> **OBJECTIVE**: Restate, word for word, every line of the data.

> **RAW DATA**:

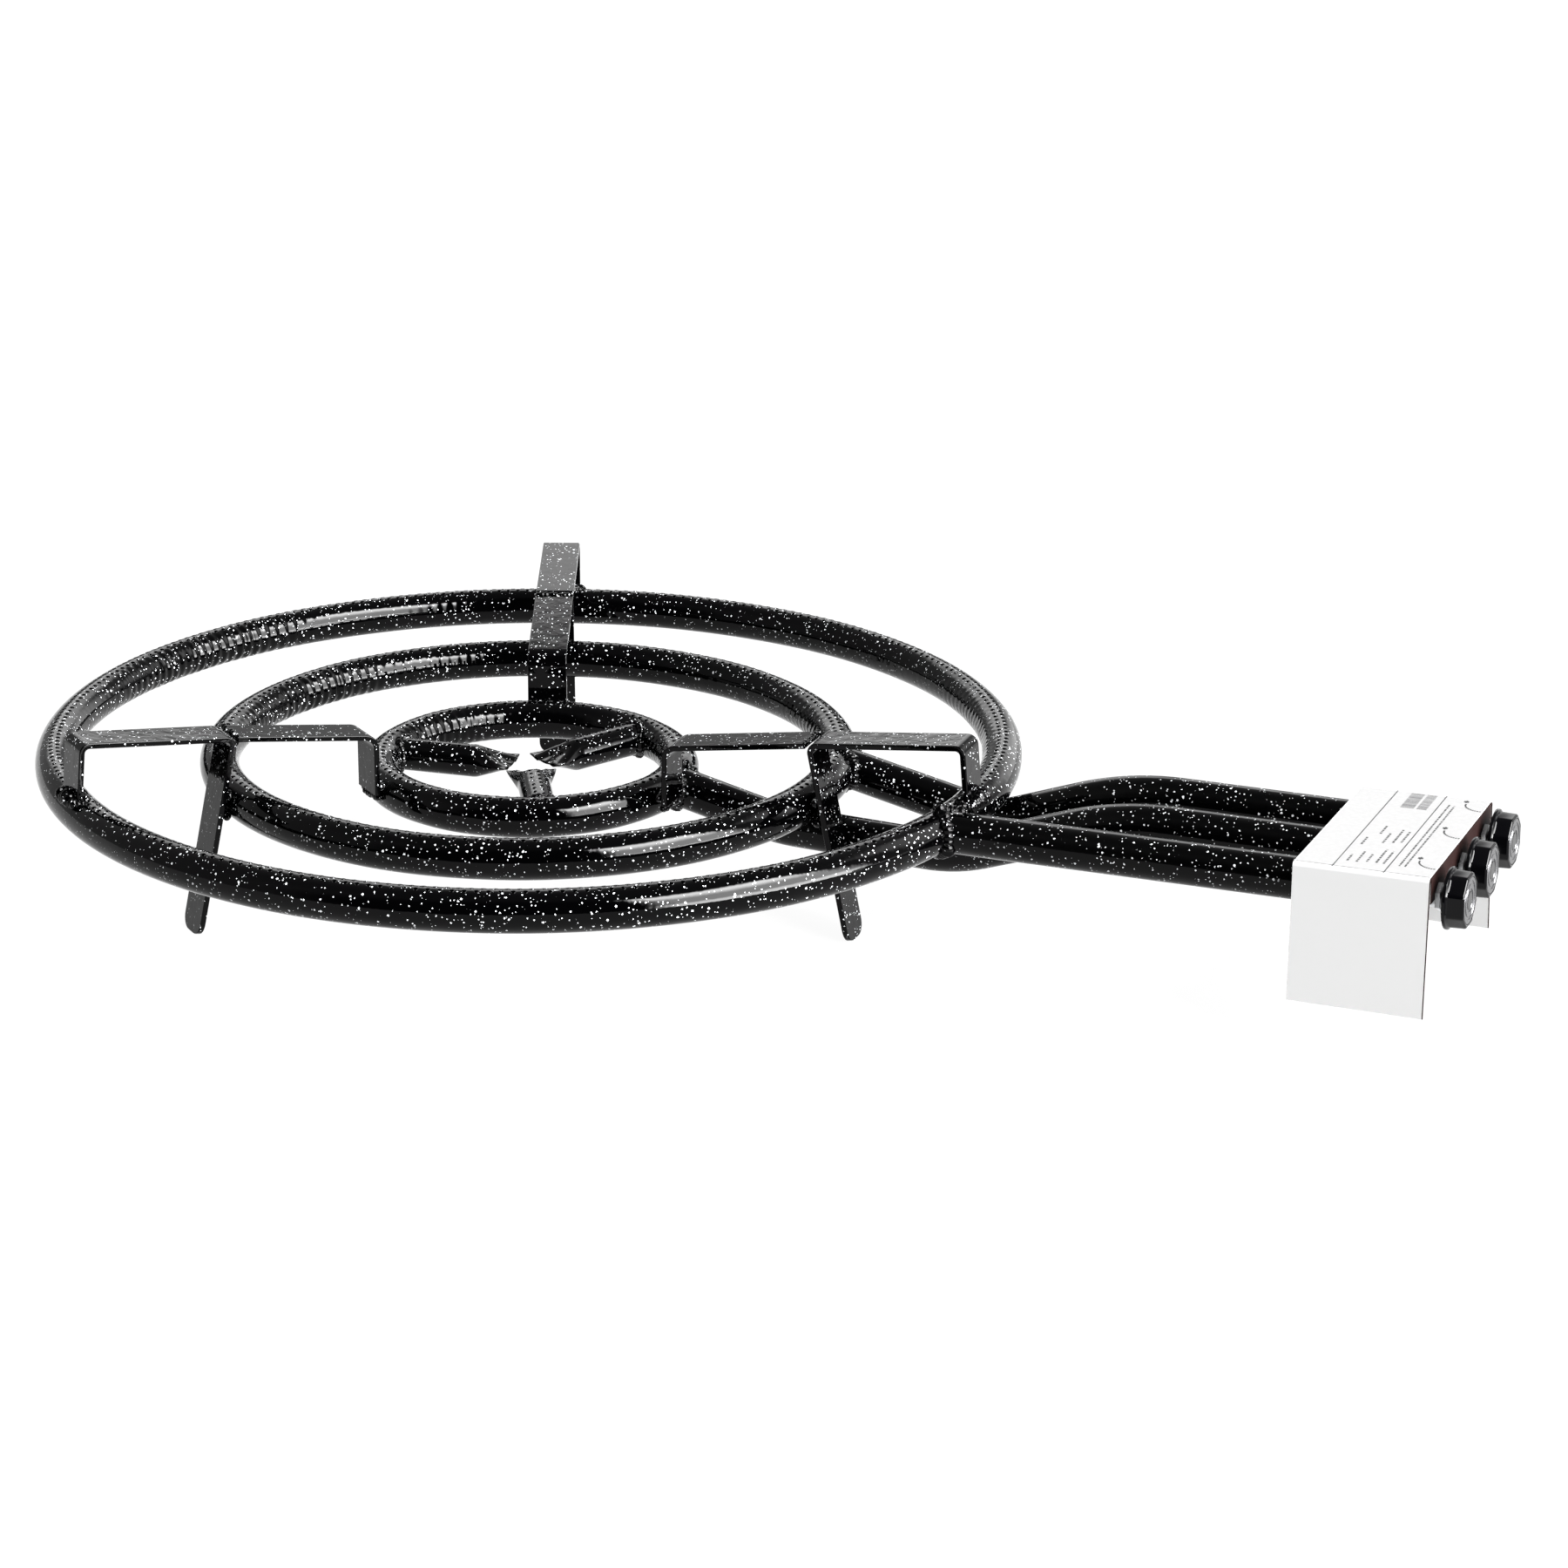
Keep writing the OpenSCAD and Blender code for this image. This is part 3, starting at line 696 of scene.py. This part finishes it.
def dashes(along, start, end, height, longest):
    """A row of marks of uneven length, standing for small print."""
    parts = []
    at = start
    while at < end:
        length = rng.uniform(1.0, longest)
        parts.append(printed(along, at + length / 2, height, min(length, end - at)))
        at += length + rng.uniform(0.5, 1.1)
    return parts


def setting_mark(across):
    """One curved setting mark with a small flame, in front of its tap."""
    parts = []
    for k in range(ARC_MARKS):
        turn = math.pi / 2 * k / (ARC_MARKS - 1)
        along = ARC_CENTRE[0] - ARC_RADII[0] * math.cos(turn)
        sideways = across + ARC_CENTRE[1] - ARC_RADII[1] * math.sin(turn)
        parts.append(printed(along, sideways, 1.0, 1.3))
    for rise, length in FLAME_BARS:
        parts.append(printed(FLAME_AT[0] + rise, across + FLAME_AT[1], 0.9, length))
    return parts


def label_print(ink, pale_ink):
    """Plain rules, setting marks, dashes and a striped block in place of lettering."""
    middle, rule_width, rule_length = RULE
    dark = [printed(along, middle, rule_width, rule_length) for along in RULES_AT]
    for across in SETTINGS_AT:
        dark += setting_mark(across)
    pale = []
    for along, start, end in LINES_OF_PRINT:
        pale += dashes(along, start, end, 1.0, 4)
    for k in range(STRIPES):
        across = STRIPES_FROM + STRIPE_SPACING * k
        for along, length in STRIPE_ROWS:
            pale.append(printed(along, across, length, rng.uniform(0.3, 0.7)))
    for along, start, end in BLOCKS_OF_PRINT:
        pale += dashes(along, start, end, 1.2, 3)
    for name, parts, material in (("label_rules", dark, ink), ("label_small_print", pale, pale_ink)):
        points, faces = joined(parts)
        piece(name, in_handle(points), faces, material, "label", smooth=20)


def octagon(angle, flat, corner):
    """Radius of an eight-sided outline with rounded corners."""
    local = (angle + math.pi / 8) % (math.pi / 4) - math.pi / 8
    sharp = flat / np.cos(local)
    return (sharp**-OCTAGON_SHARPNESS + corner**-OCTAGON_SHARPNESS) ** (-1 / OCTAGON_SHARPNESS)


def turned(profile, index):
    """Points and faces of a solid turned about a tap's axis.

    Each station of the profile is (x, radius) or (x, radius, share of the eight-sided shape).
    """
    angles = np.arange(TURNED_POINTS) * 2 * math.pi / TURNED_POINTS
    points = []
    for x, radius, *share in profile:
        lobe = share[0] if share else 0
        eight = octagon(angles, radius * OCTAGON_FLAT, radius)
        r = radius + (eight - radius) * lobe
        points.append(np.stack([x + 0 * r, r * np.sin(angles), r * np.cos(angles)], axis=-1))
    faces = flipped(grid_faces(len(profile), TURNED_POINTS)) + end_faces(len(profile), TURNED_POINTS)
    return at_tap(np.concatenate(points), index), faces


def shifted(profile, start):
    """A profile measured from a station of the tap's axis."""
    return [(start + x, *rest) for x, *rest in profile]


def grip_profile():
    """The knob's grip from its rear flange over the rounded front edge to the face."""
    profile = shifted(KNOB_REAR, KNOB_BACK)
    for k in range(GRIP_EDGE_STEPS + 1):
        turn = math.pi / 2 * k / GRIP_EDGE_STEPS
        back = GRIP_EDGE * (1 - math.sin(turn))
        inwards = GRIP_EDGE * (1 - math.cos(turn))
        profile.append((KNOB_FRONT - back, GRIP_FRONT_R - inwards, 1.0))
    return profile + shifted(KNOB_FACE, KNOB_FRONT)


def knob(index, plastic, chrome):
    body = f"tap_knob_{index + 1}"
    points, faces = turned(grip_profile(), index)
    made = piece(f"knob_{index + 1}_grip", points, faces, plastic, "knob", body)
    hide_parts(f"knob_{index + 1}")
    points, faces = turned(shifted(FACE_RING, KNOB_FRONT), index)
    made = piece(f"knob_{index + 1}_ring", points, faces, chrome, "chrome", body, smooth=20)
    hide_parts(f"knob_cap_{index + 1}")
    points, faces = turned(shifted(FACE_CENTRE, KNOB_FRONT), index)
    piece(f"knob_{index + 1}_centre", points, faces, plastic, "knob", body)


def tap_spring(index, finish):
    """Return spring of a tap: a coil of round wire."""
    start, end = SPRING_X
    share = np.linspace(0, 1, SPRING_STEPS * SPRING_TURNS + 1)
    turn = 2 * math.pi * SPRING_TURNS * share
    forward = np.array([1.0, 0, 0])
    outward = np.stack([0 * turn, np.sin(turn), np.cos(turn)], axis=-1)
    centre = (start + (end - start) * share)[:, None] * forward + SPRING_R * outward
    v = np.arange(WIRE_POINTS) * 2 * math.pi / WIRE_POINTS
    section = np.cos(v)[None, :, None] * outward[:, None] + np.sin(v)[None, :, None] * forward
    points = (centre[:, None] + SPRING_WIRE_R * section).reshape(-1, 3)
    faces = flipped(grid_faces(len(share), WIRE_POINTS) + end_faces(len(share), WIRE_POINTS))
    made = piece(f"spring_{index + 1}_coil", at_tap(points, index), faces, finish, "zinc",
                 f"tap_plug_{index + 1}")
    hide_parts(f"spring_{index + 1}")
    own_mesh(made)


# ---- materials ----


class Nodes:
    """Short calls for building a node tree."""

    def __init__(self, tree):
        self.tree = tree
        tree.nodes.clear()

    def add(self, kind, values=None, **settings):
        node = self.tree.nodes.new(kind)
        for key, value in settings.items():
            setattr(node, key, value)
        for key, value in (values or {}).items():
            self.put(node.inputs[key], value)
        return node

    def put(self, socket, value):
        if isinstance(value, bpy.types.NodeSocket):
            self.tree.links.new(value, socket)
        else:
            socket.default_value = value

    def math(self, operation, *values):
        node = self.add("ShaderNodeMath", operation=operation)
        for socket, value in zip(node.inputs, values):
            self.put(socket, value)
        return node.outputs[0]

    def ramp(self, value, low, high, start=0.0, end=1.0):
        node = self.add("ShaderNodeMapRange", interpolation_type="SMOOTHSTEP", values={
            "Value": value, "From Min": low, "From Max": high, "To Min": start, "To Max": end,
        })
        return node.outputs[0]

    def noise(self, place, scale):
        return self.add("ShaderNodeTexNoise", values={"Vector": place, "Scale": scale}).outputs

    def mixed_colour(self, share, first, second):
        """A colour that goes from the first to the second as share goes from 0 to 1."""
        node = self.add("ShaderNodeMix", data_type="RGBA")
        self.put(node.inputs["Factor"], share)
        node.inputs[6].default_value = (*first, 1)
        node.inputs[7].default_value = (*second, 1)
        return node.outputs[2]

    def finish(self, **values):
        """Ends a material in a Principled shader with these sockets set or linked."""
        sockets = {key.replace("_", " "): value for key, value in values.items()}
        shader = self.add("ShaderNodeBsdfPrincipled", values=sockets)
        output = self.add("ShaderNodeOutputMaterial")
        self.put(output.inputs["Surface"], shader.outputs[0])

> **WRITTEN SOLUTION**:
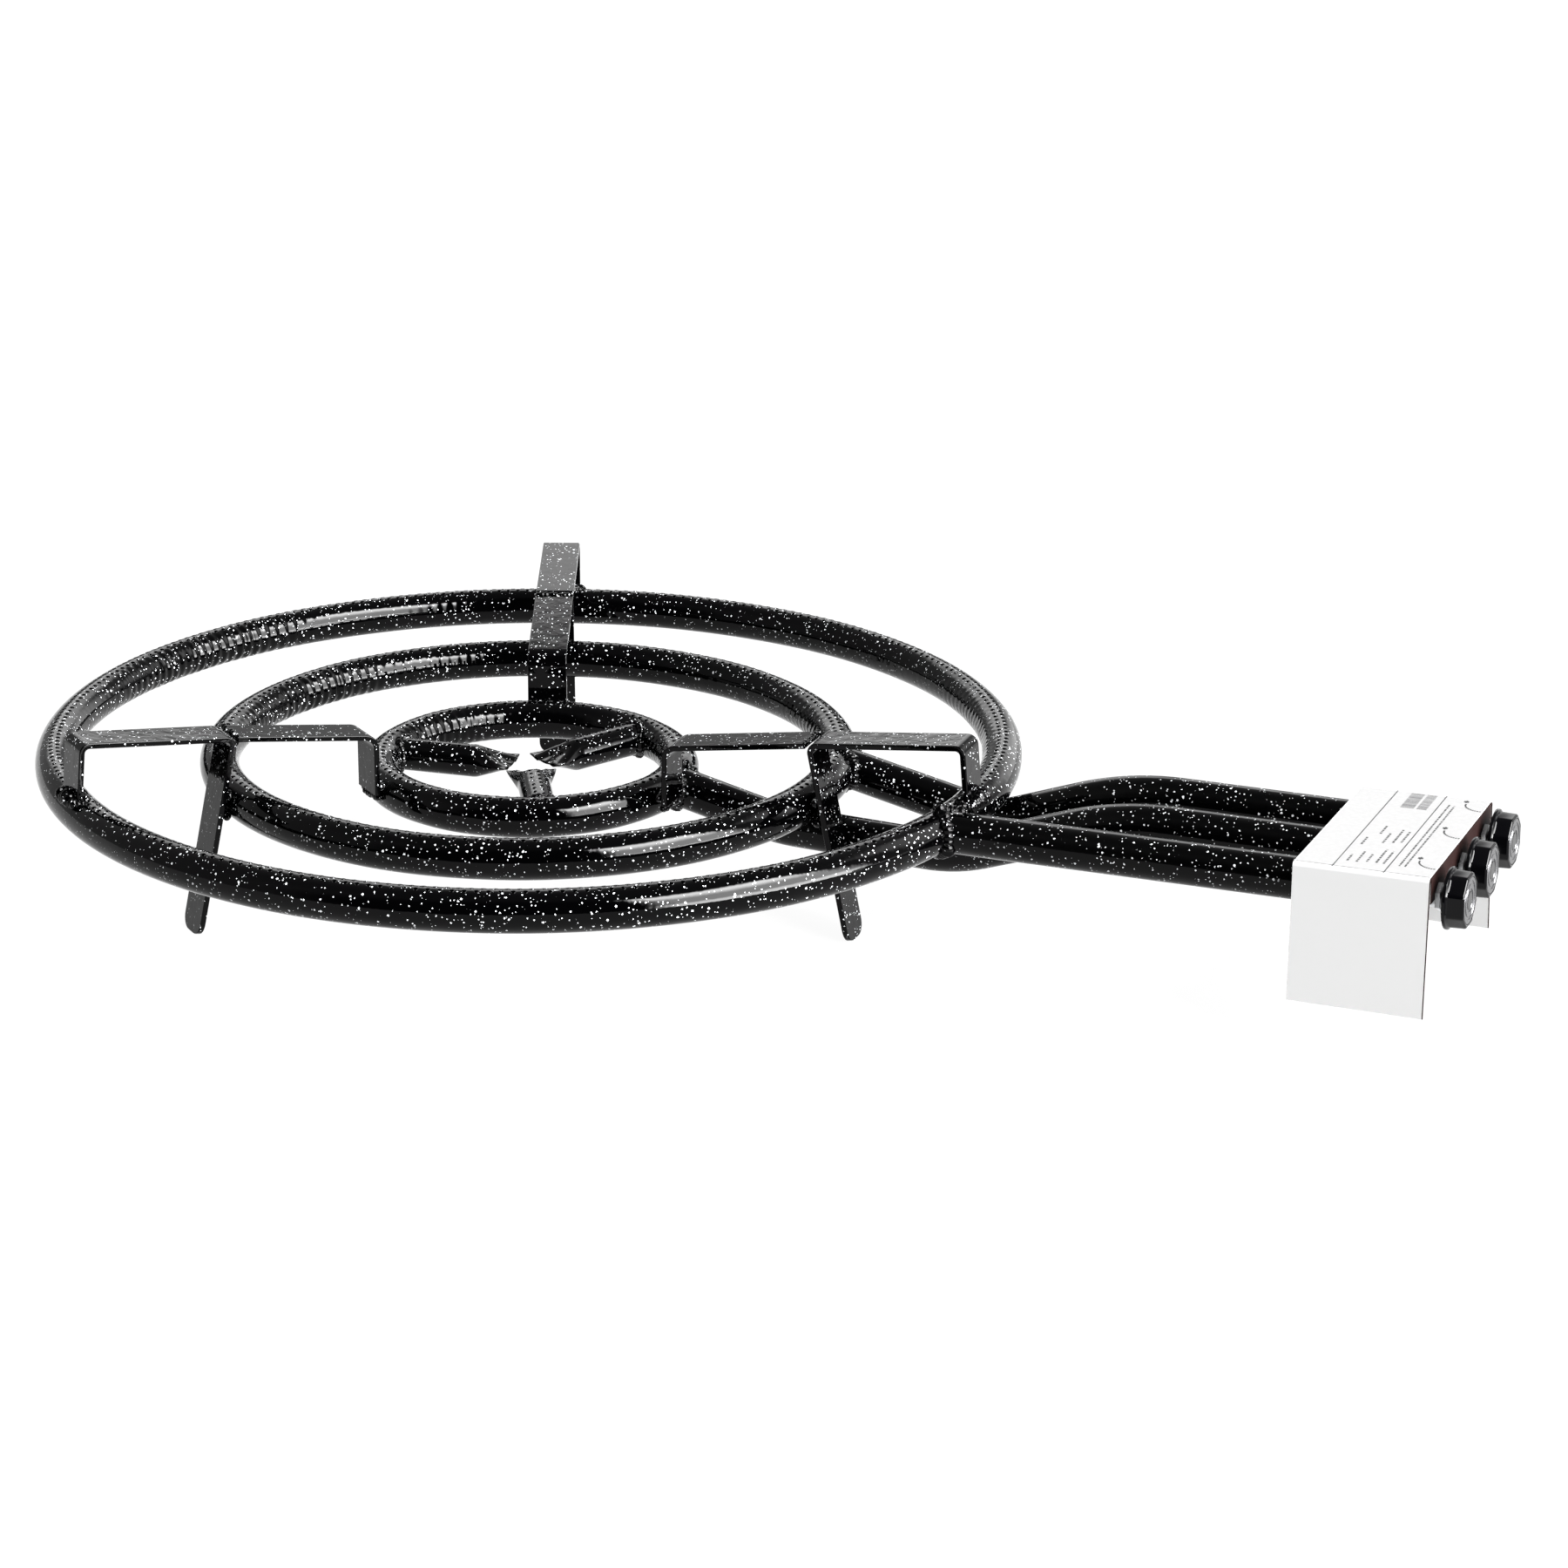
Keep writing the OpenSCAD and Blender code for this image. This is part 3, starting at line 696 of scene.py. This part finishes it.
def dashes(along, start, end, height, longest):
    """A row of marks of uneven length, standing for small print."""
    parts = []
    at = start
    while at < end:
        length = rng.uniform(1.0, longest)
        parts.append(printed(along, at + length / 2, height, min(length, end - at)))
        at += length + rng.uniform(0.5, 1.1)
    return parts


def setting_mark(across):
    """One curved setting mark with a small flame, in front of its tap."""
    parts = []
    for k in range(ARC_MARKS):
        turn = math.pi / 2 * k / (ARC_MARKS - 1)
        along = ARC_CENTRE[0] - ARC_RADII[0] * math.cos(turn)
        sideways = across + ARC_CENTRE[1] - ARC_RADII[1] * math.sin(turn)
        parts.append(printed(along, sideways, 1.0, 1.3))
    for rise, length in FLAME_BARS:
        parts.append(printed(FLAME_AT[0] + rise, across + FLAME_AT[1], 0.9, length))
    return parts


def label_print(ink, pale_ink):
    """Plain rules, setting marks, dashes and a striped block in place of lettering."""
    middle, rule_width, rule_length = RULE
    dark = [printed(along, middle, rule_width, rule_length) for along in RULES_AT]
    for across in SETTINGS_AT:
        dark += setting_mark(across)
    pale = []
    for along, start, end in LINES_OF_PRINT:
        pale += dashes(along, start, end, 1.0, 4)
    for k in range(STRIPES):
        across = STRIPES_FROM + STRIPE_SPACING * k
        for along, length in STRIPE_ROWS:
            pale.append(printed(along, across, length, rng.uniform(0.3, 0.7)))
    for along, start, end in BLOCKS_OF_PRINT:
        pale += dashes(along, start, end, 1.2, 3)
    for name, parts, material in (("label_rules", dark, ink), ("label_small_print", pale, pale_ink)):
        points, faces = joined(parts)
        piece(name, in_handle(points), faces, material, "label", smooth=20)


def octagon(angle, flat, corner):
    """Radius of an eight-sided outline with rounded corners."""
    local = (angle + math.pi / 8) % (math.pi / 4) - math.pi / 8
    sharp = flat / np.cos(local)
    return (sharp**-OCTAGON_SHARPNESS + corner**-OCTAGON_SHARPNESS) ** (-1 / OCTAGON_SHARPNESS)


def turned(profile, index):
    """Points and faces of a solid turned about a tap's axis.

    Each station of the profile is (x, radius) or (x, radius, share of the eight-sided shape).
    """
    angles = np.arange(TURNED_POINTS) * 2 * math.pi / TURNED_POINTS
    points = []
    for x, radius, *share in profile:
        lobe = share[0] if share else 0
        eight = octagon(angles, radius * OCTAGON_FLAT, radius)
        r = radius + (eight - radius) * lobe
        points.append(np.stack([x + 0 * r, r * np.sin(angles), r * np.cos(angles)], axis=-1))
    faces = flipped(grid_faces(len(profile), TURNED_POINTS)) + end_faces(len(profile), TURNED_POINTS)
    return at_tap(np.concatenate(points), index), faces


def shifted(profile, start):
    """A profile measured from a station of the tap's axis."""
    return [(start + x, *rest) for x, *rest in profile]


def grip_profile():
    """The knob's grip from its rear flange over the rounded front edge to the face."""
    profile = shifted(KNOB_REAR, KNOB_BACK)
    for k in range(GRIP_EDGE_STEPS + 1):
        turn = math.pi / 2 * k / GRIP_EDGE_STEPS
        back = GRIP_EDGE * (1 - math.sin(turn))
        inwards = GRIP_EDGE * (1 - math.cos(turn))
        profile.append((KNOB_FRONT - back, GRIP_FRONT_R - inwards, 1.0))
    return profile + shifted(KNOB_FACE, KNOB_FRONT)


def knob(index, plastic, chrome):
    body = f"tap_knob_{index + 1}"
    points, faces = turned(grip_profile(), index)
    made = piece(f"knob_{index + 1}_grip", points, faces, plastic, "knob", body)
    hide_parts(f"knob_{index + 1}")
    points, faces = turned(shifted(FACE_RING, KNOB_FRONT), index)
    made = piece(f"knob_{index + 1}_ring", points, faces, chrome, "chrome", body, smooth=20)
    hide_parts(f"knob_cap_{index + 1}")
    points, faces = turned(shifted(FACE_CENTRE, KNOB_FRONT), index)
    piece(f"knob_{index + 1}_centre", points, faces, plastic, "knob", body)


def tap_spring(index, finish):
    """Return spring of a tap: a coil of round wire."""
    start, end = SPRING_X
    share = np.linspace(0, 1, SPRING_STEPS * SPRING_TURNS + 1)
    turn = 2 * math.pi * SPRING_TURNS * share
    forward = np.array([1.0, 0, 0])
    outward = np.stack([0 * turn, np.sin(turn), np.cos(turn)], axis=-1)
    centre = (start + (end - start) * share)[:, None] * forward + SPRING_R * outward
    v = np.arange(WIRE_POINTS) * 2 * math.pi / WIRE_POINTS
    section = np.cos(v)[None, :, None] * outward[:, None] + np.sin(v)[None, :, None] * forward
    points = (centre[:, None] + SPRING_WIRE_R * section).reshape(-1, 3)
    faces = flipped(grid_faces(len(share), WIRE_POINTS) + end_faces(len(share), WIRE_POINTS))
    made = piece(f"spring_{index + 1}_coil", at_tap(points, index), faces, finish, "zinc",
                 f"tap_plug_{index + 1}")
    hide_parts(f"spring_{index + 1}")
    own_mesh(made)


# ---- materials ----


class Nodes:
    """Short calls for building a node tree."""

    def __init__(self, tree):
        self.tree = tree
        tree.nodes.clear()

    def add(self, kind, values=None, **settings):
        node = self.tree.nodes.new(kind)
        for key, value in settings.items():
            setattr(node, key, value)
        for key, value in (values or {}).items():
            self.put(node.inputs[key], value)
        return node

    def put(self, socket, value):
        if isinstance(value, bpy.types.NodeSocket):
            self.tree.links.new(value, socket)
        else:
            socket.default_value = value

    def math(self, operation, *values):
        node = self.add("ShaderNodeMath", operation=operation)
        for socket, value in zip(node.inputs, values):
            self.put(socket, value)
        return node.outputs[0]

    def ramp(self, value, low, high, start=0.0, end=1.0):
        node = self.add("ShaderNodeMapRange", interpolation_type="SMOOTHSTEP", values={
            "Value": value, "From Min": low, "From Max": high, "To Min": start, "To Max": end,
        })
        return node.outputs[0]

    def noise(self, place, scale):
        return self.add("ShaderNodeTexNoise", values={"Vector": place, "Scale": scale}).outputs

    def mixed_colour(self, share, first, second):
        """A colour that goes from the first to the second as share goes from 0 to 1."""
        node = self.add("ShaderNodeMix", data_type="RGBA")
        self.put(node.inputs["Factor"], share)
        node.inputs[6].default_value = (*first, 1)
        node.inputs[7].default_value = (*second, 1)
        return node.outputs[2]

    def finish(self, **values):
        """Ends a material in a Principled shader with these sockets set or linked."""
        sockets = {key.replace("_", " "): value for key, value in values.items()}
        shader = self.add("ShaderNodeBsdfPrincipled", values=sockets)
        output = self.add("ShaderNodeOutputMaterial")
        self.put(output.inputs["Surface"], shader.outputs[0])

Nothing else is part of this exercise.